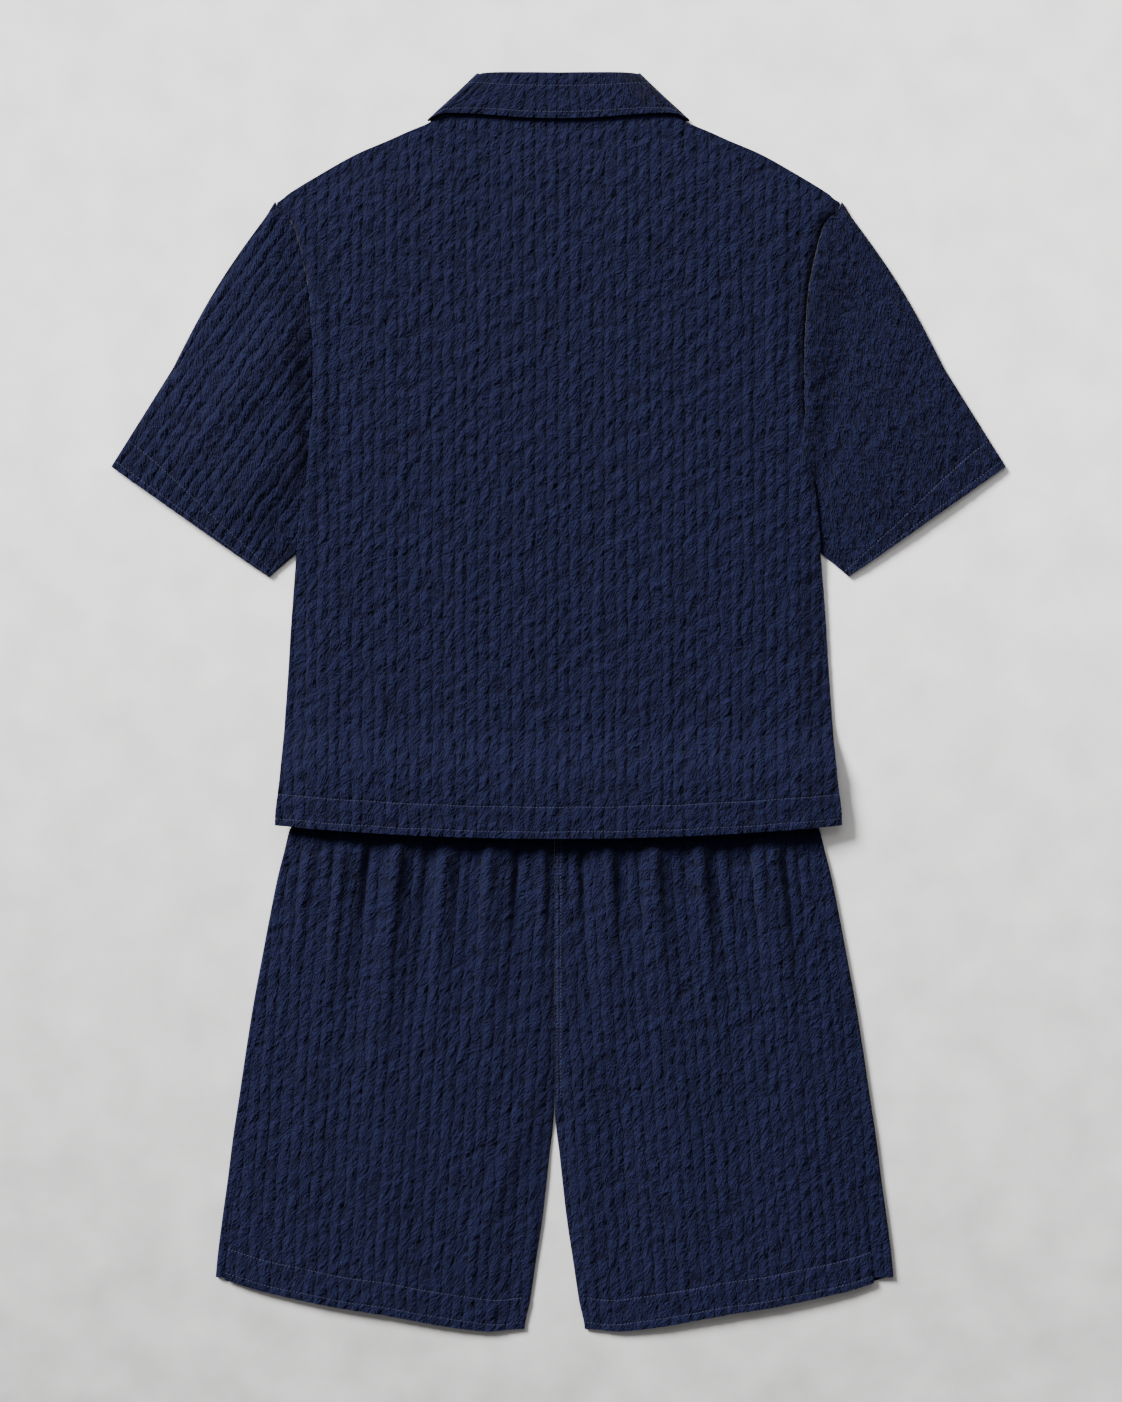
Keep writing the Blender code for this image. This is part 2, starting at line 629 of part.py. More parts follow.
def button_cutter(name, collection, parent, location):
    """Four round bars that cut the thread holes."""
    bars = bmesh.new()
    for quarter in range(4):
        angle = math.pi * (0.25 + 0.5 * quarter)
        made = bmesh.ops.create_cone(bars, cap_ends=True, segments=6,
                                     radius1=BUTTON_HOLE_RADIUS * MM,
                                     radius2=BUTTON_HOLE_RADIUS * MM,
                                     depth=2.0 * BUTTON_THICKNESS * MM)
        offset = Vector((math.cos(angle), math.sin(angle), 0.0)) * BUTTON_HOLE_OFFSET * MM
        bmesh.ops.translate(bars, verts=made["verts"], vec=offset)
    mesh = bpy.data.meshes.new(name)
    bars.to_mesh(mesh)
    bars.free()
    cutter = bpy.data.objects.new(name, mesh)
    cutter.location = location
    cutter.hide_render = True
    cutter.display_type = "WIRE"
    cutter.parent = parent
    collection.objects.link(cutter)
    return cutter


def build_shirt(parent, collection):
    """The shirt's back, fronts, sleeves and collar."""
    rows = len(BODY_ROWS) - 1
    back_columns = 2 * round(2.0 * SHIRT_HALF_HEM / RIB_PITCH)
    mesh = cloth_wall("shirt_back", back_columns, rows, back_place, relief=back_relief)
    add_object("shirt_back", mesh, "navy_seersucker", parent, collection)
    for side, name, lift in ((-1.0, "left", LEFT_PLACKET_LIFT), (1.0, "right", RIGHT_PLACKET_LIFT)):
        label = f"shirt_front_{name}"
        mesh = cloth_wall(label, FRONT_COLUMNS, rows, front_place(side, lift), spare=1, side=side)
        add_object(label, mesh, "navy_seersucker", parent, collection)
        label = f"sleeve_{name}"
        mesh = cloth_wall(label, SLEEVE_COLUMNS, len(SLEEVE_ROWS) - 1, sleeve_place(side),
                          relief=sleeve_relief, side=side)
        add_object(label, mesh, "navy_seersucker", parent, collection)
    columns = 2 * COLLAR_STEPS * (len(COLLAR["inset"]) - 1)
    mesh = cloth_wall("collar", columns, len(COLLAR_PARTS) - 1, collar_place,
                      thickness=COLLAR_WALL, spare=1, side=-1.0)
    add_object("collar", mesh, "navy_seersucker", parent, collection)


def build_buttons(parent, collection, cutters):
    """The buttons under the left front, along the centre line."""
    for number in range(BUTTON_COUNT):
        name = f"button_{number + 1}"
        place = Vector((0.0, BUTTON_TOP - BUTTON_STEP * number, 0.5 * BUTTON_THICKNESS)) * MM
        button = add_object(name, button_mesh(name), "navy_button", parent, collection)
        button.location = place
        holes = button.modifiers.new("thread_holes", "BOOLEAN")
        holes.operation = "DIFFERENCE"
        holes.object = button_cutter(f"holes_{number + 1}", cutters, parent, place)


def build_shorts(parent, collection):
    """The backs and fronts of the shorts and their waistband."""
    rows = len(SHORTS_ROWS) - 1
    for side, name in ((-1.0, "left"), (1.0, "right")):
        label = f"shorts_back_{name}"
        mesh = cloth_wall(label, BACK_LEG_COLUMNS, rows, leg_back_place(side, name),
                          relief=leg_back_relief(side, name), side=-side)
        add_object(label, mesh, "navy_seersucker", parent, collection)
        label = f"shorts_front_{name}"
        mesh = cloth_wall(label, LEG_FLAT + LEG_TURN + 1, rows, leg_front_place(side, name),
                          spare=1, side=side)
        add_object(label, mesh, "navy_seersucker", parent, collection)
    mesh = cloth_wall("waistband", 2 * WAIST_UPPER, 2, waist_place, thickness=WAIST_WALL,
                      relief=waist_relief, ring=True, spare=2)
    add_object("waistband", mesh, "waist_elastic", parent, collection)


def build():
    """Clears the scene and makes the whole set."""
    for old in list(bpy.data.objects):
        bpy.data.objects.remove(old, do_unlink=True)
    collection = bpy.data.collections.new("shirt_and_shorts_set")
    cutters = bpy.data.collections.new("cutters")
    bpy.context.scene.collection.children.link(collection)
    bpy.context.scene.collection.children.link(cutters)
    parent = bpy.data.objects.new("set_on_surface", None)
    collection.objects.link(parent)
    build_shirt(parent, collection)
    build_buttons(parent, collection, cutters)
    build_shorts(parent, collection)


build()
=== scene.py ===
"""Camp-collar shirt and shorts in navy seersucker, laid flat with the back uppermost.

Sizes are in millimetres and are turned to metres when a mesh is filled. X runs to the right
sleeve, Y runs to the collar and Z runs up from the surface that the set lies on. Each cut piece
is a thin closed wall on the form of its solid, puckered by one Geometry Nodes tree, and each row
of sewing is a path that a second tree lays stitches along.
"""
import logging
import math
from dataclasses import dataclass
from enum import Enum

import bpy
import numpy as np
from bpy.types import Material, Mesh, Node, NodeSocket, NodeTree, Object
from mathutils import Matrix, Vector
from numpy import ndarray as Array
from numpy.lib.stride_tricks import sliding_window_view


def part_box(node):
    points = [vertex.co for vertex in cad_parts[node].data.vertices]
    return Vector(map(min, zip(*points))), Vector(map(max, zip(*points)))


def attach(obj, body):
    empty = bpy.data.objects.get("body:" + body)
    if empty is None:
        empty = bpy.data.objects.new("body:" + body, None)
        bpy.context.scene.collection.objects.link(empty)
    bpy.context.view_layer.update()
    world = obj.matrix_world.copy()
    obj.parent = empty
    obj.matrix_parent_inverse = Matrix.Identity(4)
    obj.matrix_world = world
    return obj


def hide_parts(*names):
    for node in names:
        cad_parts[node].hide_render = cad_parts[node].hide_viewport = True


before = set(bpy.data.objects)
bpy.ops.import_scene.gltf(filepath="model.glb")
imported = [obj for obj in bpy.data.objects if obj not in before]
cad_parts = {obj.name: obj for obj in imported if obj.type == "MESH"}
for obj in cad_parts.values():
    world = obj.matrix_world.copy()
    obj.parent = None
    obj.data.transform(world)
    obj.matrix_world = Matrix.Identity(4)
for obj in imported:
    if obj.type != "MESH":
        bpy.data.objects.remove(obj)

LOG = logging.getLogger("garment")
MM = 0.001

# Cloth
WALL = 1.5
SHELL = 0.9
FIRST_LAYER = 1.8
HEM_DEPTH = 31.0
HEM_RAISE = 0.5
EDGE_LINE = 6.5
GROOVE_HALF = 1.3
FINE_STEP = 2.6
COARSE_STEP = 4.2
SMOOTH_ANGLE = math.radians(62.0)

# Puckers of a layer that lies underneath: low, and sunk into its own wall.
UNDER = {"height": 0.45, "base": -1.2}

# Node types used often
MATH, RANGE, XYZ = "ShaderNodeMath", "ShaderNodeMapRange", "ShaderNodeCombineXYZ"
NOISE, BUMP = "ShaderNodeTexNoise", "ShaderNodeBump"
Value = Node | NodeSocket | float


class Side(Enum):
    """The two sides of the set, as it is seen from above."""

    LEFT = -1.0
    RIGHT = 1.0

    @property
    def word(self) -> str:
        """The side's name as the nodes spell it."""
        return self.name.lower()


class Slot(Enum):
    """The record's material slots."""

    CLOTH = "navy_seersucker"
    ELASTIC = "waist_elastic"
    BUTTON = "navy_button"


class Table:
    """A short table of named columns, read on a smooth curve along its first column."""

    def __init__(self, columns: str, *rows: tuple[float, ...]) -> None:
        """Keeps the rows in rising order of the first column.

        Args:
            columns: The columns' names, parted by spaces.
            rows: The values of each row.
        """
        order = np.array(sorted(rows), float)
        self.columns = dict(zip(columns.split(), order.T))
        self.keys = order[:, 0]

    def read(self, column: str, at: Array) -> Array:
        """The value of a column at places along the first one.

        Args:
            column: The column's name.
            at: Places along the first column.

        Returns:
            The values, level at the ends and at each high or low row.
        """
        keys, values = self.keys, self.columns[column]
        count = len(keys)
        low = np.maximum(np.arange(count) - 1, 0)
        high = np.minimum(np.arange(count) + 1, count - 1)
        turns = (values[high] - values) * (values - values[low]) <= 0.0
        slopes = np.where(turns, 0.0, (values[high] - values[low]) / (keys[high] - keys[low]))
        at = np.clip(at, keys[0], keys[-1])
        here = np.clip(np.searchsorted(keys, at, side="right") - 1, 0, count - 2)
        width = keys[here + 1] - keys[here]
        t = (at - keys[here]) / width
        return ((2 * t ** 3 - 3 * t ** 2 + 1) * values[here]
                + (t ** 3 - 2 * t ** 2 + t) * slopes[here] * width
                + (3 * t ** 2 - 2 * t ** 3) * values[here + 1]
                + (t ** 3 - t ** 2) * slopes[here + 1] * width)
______
Write out only the lines that run from the line containing "collection.objects.link(parent)" through the line containing "points = [vertex.co", both included, exactly as they appear above.

*RESPONSE TO THE EXERCISE*.
    collection.objects.link(parent)
    build_shirt(parent, collection)
    build_buttons(parent, collection, cutters)
    build_shorts(parent, collection)


build()
=== scene.py ===
"""Camp-collar shirt and shorts in navy seersucker, laid flat with the back uppermost.

Sizes are in millimetres and are turned to metres when a mesh is filled. X runs to the right
sleeve, Y runs to the collar and Z runs up from the surface that the set lies on. Each cut piece
is a thin closed wall on the form of its solid, puckered by one Geometry Nodes tree, and each row
of sewing is a path that a second tree lays stitches along.
"""
import logging
import math
from dataclasses import dataclass
from enum import Enum

import bpy
import numpy as np
from bpy.types import Material, Mesh, Node, NodeSocket, NodeTree, Object
from mathutils import Matrix, Vector
from numpy import ndarray as Array
from numpy.lib.stride_tricks import sliding_window_view


def part_box(node):
    points = [vertex.co for vertex in cad_parts[node].data.vertices]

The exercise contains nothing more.